Objective:
Return the number of lines that include the string "type", without any other text.
* begin Data section *
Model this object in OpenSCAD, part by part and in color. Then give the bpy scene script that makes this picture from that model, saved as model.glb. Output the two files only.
* end Data section *
* begin Data section *
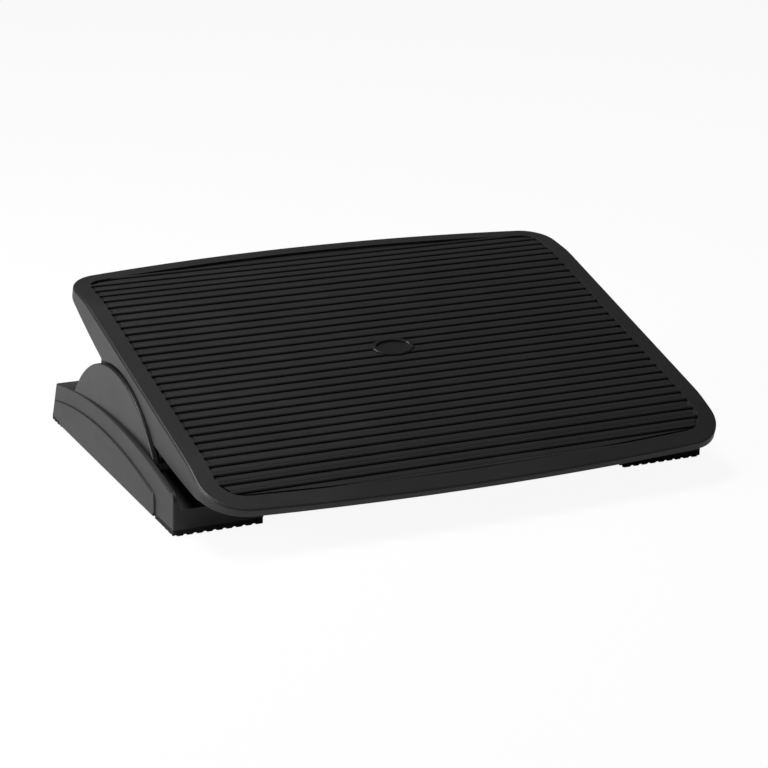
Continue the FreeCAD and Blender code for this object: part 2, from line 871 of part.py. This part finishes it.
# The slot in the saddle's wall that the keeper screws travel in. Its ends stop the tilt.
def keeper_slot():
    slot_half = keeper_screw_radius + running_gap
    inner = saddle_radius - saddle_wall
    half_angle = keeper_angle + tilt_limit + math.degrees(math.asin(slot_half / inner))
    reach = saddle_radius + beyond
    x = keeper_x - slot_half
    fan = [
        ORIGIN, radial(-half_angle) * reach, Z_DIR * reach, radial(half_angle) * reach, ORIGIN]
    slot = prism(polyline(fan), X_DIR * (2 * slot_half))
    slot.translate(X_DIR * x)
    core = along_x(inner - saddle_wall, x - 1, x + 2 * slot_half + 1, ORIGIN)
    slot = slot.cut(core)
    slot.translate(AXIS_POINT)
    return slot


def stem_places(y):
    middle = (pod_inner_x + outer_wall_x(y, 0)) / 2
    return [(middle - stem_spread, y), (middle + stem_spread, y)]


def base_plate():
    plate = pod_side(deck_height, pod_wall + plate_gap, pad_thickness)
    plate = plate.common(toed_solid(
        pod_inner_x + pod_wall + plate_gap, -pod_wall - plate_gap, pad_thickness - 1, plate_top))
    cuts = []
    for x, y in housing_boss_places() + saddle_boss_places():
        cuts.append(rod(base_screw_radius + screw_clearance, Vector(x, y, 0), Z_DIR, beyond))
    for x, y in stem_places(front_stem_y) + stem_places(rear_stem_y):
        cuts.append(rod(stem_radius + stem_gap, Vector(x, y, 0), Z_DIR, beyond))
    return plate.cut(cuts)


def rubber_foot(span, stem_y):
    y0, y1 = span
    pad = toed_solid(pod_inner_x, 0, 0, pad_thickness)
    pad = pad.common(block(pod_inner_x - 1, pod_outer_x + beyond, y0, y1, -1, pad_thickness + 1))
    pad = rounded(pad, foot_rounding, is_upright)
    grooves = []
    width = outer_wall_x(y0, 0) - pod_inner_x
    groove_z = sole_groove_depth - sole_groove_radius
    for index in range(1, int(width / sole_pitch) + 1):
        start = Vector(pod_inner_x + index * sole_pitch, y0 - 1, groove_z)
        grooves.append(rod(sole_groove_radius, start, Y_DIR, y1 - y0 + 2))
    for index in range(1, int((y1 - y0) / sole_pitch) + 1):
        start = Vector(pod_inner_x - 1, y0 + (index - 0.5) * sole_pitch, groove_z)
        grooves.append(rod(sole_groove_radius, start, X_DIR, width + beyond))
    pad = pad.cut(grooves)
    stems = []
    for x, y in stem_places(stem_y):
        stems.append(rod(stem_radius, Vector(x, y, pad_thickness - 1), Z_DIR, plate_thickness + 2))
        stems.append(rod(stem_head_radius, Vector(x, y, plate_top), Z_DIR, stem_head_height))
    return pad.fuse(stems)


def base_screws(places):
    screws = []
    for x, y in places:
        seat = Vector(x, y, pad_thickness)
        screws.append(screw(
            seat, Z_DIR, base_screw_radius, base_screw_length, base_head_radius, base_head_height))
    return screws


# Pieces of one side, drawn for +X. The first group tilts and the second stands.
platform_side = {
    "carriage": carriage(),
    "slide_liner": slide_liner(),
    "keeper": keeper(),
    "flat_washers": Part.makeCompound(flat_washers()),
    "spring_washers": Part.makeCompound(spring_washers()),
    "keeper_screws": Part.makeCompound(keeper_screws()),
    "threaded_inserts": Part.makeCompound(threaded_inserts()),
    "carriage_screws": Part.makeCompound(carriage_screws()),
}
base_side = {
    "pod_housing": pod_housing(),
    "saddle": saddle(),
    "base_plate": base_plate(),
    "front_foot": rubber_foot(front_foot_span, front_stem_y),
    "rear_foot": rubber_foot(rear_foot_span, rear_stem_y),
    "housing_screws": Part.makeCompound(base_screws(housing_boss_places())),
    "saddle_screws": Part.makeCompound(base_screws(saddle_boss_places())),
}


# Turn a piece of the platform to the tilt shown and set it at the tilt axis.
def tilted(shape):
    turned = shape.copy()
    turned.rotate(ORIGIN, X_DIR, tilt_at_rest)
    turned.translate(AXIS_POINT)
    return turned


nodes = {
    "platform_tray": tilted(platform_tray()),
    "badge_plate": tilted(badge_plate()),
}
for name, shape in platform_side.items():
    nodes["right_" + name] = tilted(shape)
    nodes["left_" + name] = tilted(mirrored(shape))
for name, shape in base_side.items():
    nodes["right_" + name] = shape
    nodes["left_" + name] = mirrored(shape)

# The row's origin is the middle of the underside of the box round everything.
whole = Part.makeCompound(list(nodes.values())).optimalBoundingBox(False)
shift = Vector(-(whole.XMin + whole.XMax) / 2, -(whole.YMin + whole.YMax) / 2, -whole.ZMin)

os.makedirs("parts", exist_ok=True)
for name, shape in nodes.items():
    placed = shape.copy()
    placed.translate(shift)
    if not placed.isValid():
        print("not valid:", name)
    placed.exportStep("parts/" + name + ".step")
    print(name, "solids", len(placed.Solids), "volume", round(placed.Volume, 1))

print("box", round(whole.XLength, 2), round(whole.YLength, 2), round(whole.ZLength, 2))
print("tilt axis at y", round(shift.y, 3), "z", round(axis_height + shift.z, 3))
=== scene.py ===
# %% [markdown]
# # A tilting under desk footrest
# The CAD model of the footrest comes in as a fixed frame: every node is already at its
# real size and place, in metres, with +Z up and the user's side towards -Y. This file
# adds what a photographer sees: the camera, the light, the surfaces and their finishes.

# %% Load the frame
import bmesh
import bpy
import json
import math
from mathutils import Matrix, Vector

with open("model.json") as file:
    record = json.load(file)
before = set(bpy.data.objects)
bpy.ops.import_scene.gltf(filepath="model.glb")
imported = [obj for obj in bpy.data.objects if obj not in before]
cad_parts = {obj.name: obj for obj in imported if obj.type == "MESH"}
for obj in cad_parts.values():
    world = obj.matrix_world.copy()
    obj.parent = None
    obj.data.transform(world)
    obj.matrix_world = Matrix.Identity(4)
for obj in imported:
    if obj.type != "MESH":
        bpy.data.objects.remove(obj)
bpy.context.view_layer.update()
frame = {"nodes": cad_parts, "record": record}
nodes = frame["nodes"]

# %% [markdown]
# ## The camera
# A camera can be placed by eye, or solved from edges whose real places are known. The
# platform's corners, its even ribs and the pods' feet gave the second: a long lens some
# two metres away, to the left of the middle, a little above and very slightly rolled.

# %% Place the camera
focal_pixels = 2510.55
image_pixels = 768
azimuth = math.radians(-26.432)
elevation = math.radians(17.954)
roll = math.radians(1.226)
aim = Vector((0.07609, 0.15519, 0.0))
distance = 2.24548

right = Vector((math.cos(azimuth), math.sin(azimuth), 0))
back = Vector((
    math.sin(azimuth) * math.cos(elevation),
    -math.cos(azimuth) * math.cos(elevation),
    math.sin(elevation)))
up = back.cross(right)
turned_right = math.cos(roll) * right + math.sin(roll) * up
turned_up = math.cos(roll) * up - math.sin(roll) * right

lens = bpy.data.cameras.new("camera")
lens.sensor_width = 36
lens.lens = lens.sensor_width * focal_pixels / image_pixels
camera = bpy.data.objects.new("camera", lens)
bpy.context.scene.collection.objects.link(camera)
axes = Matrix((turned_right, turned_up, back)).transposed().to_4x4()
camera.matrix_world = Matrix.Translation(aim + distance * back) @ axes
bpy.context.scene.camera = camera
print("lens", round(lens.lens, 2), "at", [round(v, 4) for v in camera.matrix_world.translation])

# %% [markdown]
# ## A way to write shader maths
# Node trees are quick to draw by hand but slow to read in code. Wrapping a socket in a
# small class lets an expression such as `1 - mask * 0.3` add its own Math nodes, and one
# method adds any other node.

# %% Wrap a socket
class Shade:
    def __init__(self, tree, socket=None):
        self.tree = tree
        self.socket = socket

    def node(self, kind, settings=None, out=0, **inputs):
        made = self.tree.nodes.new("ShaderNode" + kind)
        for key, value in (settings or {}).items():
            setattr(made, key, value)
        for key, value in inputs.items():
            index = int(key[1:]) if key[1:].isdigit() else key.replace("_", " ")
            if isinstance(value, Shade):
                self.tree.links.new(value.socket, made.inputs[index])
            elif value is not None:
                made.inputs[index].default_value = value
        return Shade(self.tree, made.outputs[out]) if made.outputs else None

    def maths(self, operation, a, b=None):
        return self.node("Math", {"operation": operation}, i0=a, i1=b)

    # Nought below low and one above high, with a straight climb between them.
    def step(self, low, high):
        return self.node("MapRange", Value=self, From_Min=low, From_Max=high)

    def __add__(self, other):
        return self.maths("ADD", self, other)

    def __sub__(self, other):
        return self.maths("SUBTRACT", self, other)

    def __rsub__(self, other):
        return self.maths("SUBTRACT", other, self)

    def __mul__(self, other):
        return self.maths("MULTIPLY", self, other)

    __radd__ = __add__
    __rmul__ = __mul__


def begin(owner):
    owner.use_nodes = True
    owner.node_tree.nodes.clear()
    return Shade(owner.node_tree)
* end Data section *
* begin Data section *
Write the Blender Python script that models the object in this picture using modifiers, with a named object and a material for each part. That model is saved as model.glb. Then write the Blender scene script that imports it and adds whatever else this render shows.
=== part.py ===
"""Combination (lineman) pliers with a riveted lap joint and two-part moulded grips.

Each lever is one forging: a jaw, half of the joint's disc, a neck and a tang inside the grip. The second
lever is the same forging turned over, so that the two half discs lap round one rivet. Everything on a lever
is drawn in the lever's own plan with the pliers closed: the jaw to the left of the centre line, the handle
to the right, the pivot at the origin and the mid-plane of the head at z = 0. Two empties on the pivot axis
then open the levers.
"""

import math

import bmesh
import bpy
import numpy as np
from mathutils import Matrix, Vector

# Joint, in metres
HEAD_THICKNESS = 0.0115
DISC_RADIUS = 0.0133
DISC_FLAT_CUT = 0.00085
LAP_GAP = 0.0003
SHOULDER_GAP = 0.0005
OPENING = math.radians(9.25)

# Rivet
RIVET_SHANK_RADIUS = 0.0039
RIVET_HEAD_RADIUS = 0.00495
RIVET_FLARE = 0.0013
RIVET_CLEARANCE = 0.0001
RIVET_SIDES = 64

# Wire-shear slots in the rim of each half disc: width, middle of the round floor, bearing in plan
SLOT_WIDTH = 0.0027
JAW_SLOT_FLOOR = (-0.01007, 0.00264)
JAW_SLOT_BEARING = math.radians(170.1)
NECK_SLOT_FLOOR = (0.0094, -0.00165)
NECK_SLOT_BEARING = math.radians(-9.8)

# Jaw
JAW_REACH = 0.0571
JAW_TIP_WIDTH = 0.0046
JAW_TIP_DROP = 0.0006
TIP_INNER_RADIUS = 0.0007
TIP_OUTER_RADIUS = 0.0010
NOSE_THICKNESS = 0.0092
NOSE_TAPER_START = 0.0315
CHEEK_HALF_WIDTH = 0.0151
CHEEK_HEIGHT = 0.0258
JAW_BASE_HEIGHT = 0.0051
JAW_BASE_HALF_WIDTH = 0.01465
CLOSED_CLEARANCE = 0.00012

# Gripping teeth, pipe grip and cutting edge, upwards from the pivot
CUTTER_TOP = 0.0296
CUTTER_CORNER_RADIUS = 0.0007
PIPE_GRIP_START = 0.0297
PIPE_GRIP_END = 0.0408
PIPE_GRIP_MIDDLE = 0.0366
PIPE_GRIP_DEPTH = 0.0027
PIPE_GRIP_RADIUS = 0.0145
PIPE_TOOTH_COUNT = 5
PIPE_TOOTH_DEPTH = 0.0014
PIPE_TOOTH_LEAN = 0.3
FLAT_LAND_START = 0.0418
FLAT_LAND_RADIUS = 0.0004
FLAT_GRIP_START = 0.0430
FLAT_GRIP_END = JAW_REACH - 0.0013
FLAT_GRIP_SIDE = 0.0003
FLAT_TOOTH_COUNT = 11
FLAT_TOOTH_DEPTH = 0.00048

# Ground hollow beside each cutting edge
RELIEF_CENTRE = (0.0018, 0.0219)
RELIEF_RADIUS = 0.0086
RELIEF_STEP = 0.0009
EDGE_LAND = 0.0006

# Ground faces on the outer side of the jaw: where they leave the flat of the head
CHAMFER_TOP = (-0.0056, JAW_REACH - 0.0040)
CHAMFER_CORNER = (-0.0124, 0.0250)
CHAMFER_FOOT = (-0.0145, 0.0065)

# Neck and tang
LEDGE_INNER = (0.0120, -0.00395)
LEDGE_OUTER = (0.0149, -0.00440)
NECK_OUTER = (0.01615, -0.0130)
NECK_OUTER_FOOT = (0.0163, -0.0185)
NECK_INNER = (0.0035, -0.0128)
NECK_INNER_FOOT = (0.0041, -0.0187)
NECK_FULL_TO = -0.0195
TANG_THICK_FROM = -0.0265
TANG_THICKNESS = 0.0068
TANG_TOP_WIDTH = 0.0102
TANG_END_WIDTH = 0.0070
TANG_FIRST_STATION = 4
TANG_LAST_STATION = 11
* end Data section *
Answer to this exercise:
2